WHAT TO WORK ON – Among the records that follow, set down only the lines from the one containing "clamp_knob()" to the one containing "cad_parts[obj.name] = obj", both included, exactly.

RECORDS PROVIDED –
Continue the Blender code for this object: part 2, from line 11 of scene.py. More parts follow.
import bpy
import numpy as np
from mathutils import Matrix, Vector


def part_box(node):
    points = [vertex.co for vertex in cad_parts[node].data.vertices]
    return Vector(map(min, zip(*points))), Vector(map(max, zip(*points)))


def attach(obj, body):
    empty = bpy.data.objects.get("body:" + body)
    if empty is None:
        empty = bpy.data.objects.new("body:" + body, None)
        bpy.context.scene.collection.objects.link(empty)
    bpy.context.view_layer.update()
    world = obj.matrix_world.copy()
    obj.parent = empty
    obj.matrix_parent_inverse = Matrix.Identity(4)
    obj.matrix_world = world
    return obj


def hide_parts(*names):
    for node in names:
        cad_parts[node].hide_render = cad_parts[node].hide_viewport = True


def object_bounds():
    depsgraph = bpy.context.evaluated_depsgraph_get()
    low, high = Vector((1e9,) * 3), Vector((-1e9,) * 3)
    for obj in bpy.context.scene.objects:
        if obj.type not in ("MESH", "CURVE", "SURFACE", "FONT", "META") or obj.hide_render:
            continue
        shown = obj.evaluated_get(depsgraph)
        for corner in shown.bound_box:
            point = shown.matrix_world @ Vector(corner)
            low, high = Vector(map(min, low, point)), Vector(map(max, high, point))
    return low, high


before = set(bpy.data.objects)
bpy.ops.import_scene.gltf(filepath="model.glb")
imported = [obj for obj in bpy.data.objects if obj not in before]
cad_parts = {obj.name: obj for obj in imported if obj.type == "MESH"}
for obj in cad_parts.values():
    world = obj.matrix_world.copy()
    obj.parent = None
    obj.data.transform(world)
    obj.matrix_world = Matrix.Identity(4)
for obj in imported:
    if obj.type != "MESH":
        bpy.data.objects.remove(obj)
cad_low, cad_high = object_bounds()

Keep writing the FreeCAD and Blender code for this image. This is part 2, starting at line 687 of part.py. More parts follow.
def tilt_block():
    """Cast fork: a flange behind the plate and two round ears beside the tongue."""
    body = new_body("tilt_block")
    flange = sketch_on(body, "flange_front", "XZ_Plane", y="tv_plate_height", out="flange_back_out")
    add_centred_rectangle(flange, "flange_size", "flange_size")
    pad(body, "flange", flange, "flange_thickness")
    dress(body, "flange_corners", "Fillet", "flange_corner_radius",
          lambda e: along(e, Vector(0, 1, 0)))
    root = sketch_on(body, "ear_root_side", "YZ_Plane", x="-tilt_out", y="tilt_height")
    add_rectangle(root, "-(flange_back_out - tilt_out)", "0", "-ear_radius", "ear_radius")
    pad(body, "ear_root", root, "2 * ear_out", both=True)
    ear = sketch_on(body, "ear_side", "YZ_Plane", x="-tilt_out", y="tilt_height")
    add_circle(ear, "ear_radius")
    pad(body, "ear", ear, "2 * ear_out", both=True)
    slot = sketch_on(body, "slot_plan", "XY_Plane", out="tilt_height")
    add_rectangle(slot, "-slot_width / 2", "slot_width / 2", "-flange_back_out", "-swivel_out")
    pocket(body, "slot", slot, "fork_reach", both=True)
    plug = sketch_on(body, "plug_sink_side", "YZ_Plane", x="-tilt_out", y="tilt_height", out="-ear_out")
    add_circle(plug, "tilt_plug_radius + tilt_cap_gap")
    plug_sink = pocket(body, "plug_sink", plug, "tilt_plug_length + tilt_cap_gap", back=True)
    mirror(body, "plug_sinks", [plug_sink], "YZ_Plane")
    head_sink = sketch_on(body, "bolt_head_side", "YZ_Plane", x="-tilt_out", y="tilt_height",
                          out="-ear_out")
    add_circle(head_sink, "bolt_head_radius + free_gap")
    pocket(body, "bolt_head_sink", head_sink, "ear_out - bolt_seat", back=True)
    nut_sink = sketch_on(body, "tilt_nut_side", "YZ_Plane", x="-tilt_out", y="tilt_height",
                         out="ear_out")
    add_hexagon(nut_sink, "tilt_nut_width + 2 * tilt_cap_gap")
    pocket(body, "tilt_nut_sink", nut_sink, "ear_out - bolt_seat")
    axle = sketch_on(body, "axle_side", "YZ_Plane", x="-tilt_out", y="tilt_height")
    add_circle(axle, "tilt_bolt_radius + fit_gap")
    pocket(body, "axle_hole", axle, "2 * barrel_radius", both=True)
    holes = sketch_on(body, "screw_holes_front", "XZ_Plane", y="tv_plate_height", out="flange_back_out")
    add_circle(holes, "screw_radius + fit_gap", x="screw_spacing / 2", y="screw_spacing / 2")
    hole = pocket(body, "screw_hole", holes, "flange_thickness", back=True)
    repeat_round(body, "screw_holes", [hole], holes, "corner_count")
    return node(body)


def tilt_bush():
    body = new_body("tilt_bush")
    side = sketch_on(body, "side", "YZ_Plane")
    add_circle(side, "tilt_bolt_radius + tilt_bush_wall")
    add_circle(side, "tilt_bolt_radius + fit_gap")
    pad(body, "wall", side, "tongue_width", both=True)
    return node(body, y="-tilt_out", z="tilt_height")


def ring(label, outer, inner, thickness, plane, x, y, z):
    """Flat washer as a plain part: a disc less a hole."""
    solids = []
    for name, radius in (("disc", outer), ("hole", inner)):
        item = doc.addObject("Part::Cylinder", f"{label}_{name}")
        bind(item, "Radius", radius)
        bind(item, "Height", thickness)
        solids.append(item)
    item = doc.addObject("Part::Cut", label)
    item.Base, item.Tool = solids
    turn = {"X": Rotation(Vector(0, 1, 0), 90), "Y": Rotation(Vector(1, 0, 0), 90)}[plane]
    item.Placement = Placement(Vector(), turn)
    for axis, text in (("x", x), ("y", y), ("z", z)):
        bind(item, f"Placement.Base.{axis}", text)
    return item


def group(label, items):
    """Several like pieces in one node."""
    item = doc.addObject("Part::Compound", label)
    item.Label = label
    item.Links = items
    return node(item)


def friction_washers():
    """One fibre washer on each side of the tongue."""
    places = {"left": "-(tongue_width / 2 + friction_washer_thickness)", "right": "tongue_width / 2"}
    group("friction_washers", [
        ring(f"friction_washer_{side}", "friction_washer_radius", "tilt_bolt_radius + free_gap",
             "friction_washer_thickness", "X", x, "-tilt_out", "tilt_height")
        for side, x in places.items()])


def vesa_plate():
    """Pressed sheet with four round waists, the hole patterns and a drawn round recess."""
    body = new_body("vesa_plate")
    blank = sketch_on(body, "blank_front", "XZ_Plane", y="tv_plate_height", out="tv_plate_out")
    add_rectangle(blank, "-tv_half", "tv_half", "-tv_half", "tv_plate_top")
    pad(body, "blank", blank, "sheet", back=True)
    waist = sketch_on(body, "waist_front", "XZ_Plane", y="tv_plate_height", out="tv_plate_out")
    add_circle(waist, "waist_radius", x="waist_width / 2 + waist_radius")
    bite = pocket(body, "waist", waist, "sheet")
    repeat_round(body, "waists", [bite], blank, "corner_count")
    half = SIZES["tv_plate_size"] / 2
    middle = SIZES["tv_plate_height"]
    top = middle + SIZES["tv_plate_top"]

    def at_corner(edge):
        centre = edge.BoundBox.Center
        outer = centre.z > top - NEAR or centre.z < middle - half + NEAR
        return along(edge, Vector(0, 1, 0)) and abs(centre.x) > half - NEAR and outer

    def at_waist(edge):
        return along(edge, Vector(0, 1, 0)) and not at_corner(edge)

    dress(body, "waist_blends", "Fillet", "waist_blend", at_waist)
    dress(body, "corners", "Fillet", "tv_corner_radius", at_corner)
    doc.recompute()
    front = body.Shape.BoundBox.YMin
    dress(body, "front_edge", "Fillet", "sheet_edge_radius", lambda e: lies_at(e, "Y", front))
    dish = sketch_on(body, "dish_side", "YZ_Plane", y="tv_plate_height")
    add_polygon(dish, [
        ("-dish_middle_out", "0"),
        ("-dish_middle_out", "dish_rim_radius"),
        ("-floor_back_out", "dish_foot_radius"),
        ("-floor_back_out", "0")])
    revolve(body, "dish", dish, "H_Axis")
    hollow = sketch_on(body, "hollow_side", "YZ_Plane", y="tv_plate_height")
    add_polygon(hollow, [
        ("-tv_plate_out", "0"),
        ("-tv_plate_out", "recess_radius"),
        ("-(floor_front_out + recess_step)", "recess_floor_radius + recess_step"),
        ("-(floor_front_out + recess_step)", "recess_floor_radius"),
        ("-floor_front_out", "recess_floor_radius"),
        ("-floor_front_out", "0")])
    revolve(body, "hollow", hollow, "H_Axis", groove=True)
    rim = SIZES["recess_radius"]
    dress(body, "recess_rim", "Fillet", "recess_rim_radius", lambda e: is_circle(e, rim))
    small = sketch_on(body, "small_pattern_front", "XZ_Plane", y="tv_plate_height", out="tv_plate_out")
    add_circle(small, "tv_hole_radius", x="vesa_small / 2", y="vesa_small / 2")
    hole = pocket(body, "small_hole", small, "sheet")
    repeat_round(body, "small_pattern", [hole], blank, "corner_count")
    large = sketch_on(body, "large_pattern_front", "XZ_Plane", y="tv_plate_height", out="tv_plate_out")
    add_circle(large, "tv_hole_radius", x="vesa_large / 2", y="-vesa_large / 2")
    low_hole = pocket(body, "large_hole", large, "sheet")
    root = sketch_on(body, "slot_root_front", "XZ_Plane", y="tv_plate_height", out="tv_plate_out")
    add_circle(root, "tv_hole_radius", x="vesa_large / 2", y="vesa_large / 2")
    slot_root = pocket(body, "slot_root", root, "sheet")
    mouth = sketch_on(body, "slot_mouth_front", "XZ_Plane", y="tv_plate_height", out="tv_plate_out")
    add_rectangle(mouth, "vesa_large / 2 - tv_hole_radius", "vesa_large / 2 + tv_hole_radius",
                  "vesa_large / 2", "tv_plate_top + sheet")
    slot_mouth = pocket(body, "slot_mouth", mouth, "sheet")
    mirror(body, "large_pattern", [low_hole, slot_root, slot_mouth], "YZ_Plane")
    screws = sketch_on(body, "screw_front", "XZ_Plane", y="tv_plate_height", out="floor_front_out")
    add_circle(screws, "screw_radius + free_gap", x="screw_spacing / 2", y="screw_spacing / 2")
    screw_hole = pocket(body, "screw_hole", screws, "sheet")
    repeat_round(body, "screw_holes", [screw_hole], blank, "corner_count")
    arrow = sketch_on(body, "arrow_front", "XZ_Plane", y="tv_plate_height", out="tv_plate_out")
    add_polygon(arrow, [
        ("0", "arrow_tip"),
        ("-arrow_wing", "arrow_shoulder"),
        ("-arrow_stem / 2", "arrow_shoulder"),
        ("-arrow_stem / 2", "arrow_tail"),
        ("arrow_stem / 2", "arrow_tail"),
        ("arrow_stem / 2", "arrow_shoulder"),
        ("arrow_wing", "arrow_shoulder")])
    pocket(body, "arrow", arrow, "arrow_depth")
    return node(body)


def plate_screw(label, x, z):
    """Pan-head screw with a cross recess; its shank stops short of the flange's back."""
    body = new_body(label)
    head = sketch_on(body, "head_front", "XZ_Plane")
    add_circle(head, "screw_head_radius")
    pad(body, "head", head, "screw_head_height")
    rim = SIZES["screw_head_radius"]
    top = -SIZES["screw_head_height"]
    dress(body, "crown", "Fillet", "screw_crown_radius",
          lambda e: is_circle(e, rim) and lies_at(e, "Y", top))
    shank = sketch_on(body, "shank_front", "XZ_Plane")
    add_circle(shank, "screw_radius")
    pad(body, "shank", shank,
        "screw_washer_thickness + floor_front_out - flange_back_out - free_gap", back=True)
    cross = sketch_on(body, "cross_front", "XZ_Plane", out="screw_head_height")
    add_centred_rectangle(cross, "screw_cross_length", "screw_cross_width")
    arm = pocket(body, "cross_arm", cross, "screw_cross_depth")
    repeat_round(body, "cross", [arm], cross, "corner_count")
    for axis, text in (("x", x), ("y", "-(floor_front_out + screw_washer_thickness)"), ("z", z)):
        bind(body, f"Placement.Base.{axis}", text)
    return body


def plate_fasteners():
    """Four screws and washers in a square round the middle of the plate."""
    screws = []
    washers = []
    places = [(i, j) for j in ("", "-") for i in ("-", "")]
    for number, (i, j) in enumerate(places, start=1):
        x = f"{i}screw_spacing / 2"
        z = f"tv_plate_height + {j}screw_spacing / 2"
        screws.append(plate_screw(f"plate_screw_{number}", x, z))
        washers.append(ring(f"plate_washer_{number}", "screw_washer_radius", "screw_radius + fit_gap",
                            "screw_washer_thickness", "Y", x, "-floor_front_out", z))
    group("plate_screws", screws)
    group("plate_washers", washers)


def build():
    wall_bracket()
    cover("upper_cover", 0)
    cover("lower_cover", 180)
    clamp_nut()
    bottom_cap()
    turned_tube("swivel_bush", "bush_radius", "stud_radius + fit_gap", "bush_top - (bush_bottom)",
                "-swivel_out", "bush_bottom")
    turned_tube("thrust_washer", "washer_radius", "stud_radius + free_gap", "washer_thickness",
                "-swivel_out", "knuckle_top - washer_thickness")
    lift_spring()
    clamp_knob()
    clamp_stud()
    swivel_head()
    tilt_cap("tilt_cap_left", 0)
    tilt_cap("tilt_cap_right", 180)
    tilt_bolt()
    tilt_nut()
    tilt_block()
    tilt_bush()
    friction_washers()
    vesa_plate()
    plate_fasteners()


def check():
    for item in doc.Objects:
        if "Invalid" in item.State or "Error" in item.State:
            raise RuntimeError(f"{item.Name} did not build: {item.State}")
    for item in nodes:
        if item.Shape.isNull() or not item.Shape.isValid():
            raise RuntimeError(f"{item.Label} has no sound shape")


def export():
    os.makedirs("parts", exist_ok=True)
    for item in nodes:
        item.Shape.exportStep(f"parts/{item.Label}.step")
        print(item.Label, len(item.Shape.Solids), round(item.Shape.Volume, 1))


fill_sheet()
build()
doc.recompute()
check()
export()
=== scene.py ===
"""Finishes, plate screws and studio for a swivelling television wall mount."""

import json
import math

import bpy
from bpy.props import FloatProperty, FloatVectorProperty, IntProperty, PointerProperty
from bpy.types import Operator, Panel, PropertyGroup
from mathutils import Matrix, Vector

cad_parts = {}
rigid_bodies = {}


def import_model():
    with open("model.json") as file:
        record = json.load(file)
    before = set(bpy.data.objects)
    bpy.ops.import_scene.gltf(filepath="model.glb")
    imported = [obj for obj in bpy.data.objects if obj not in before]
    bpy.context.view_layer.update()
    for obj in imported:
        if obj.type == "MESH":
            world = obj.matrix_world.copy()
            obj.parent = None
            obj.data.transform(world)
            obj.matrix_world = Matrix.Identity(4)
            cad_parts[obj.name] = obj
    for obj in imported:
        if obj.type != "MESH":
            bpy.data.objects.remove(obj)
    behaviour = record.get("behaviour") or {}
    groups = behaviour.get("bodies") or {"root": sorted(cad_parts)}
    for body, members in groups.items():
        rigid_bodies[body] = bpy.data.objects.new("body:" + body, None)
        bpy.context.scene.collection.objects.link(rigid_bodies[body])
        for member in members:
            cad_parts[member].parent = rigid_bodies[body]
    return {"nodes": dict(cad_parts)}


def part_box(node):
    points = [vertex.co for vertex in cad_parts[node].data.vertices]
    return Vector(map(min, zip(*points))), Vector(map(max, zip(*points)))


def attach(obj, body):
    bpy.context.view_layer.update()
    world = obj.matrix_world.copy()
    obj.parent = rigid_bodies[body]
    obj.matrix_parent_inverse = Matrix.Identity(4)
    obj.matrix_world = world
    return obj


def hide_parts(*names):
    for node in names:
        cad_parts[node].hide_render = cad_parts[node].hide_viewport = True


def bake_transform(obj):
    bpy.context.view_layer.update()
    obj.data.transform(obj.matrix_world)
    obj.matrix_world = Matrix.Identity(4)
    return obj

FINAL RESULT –
    clamp_knob()
    clamp_stud()
    swivel_head()
    tilt_cap("tilt_cap_left", 0)
    tilt_cap("tilt_cap_right", 180)
    tilt_bolt()
    tilt_nut()
    tilt_block()
    tilt_bush()
    friction_washers()
    vesa_plate()
    plate_fasteners()


def check():
    for item in doc.Objects:
        if "Invalid" in item.State or "Error" in item.State:
            raise RuntimeError(f"{item.Name} did not build: {item.State}")
    for item in nodes:
        if item.Shape.isNull() or not item.Shape.isValid():
            raise RuntimeError(f"{item.Label} has no sound shape")


def export():
    os.makedirs("parts", exist_ok=True)
    for item in nodes:
        item.Shape.exportStep(f"parts/{item.Label}.step")
        print(item.Label, len(item.Shape.Solids), round(item.Shape.Volume, 1))


fill_sheet()
build()
doc.recompute()
check()
export()
=== scene.py ===
"""Finishes, plate screws and studio for a swivelling television wall mount."""

import json
import math

import bpy
from bpy.props import FloatProperty, FloatVectorProperty, IntProperty, PointerProperty
from bpy.types import Operator, Panel, PropertyGroup
from mathutils import Matrix, Vector

cad_parts = {}
rigid_bodies = {}


def import_model():
    with open("model.json") as file:
        record = json.load(file)
    before = set(bpy.data.objects)
    bpy.ops.import_scene.gltf(filepath="model.glb")
    imported = [obj for obj in bpy.data.objects if obj not in before]
    bpy.context.view_layer.update()
    for obj in imported:
        if obj.type == "MESH":
            world = obj.matrix_world.copy()
            obj.parent = None
            obj.data.transform(world)
            obj.matrix_world = Matrix.Identity(4)
            cad_parts[obj.name] = obj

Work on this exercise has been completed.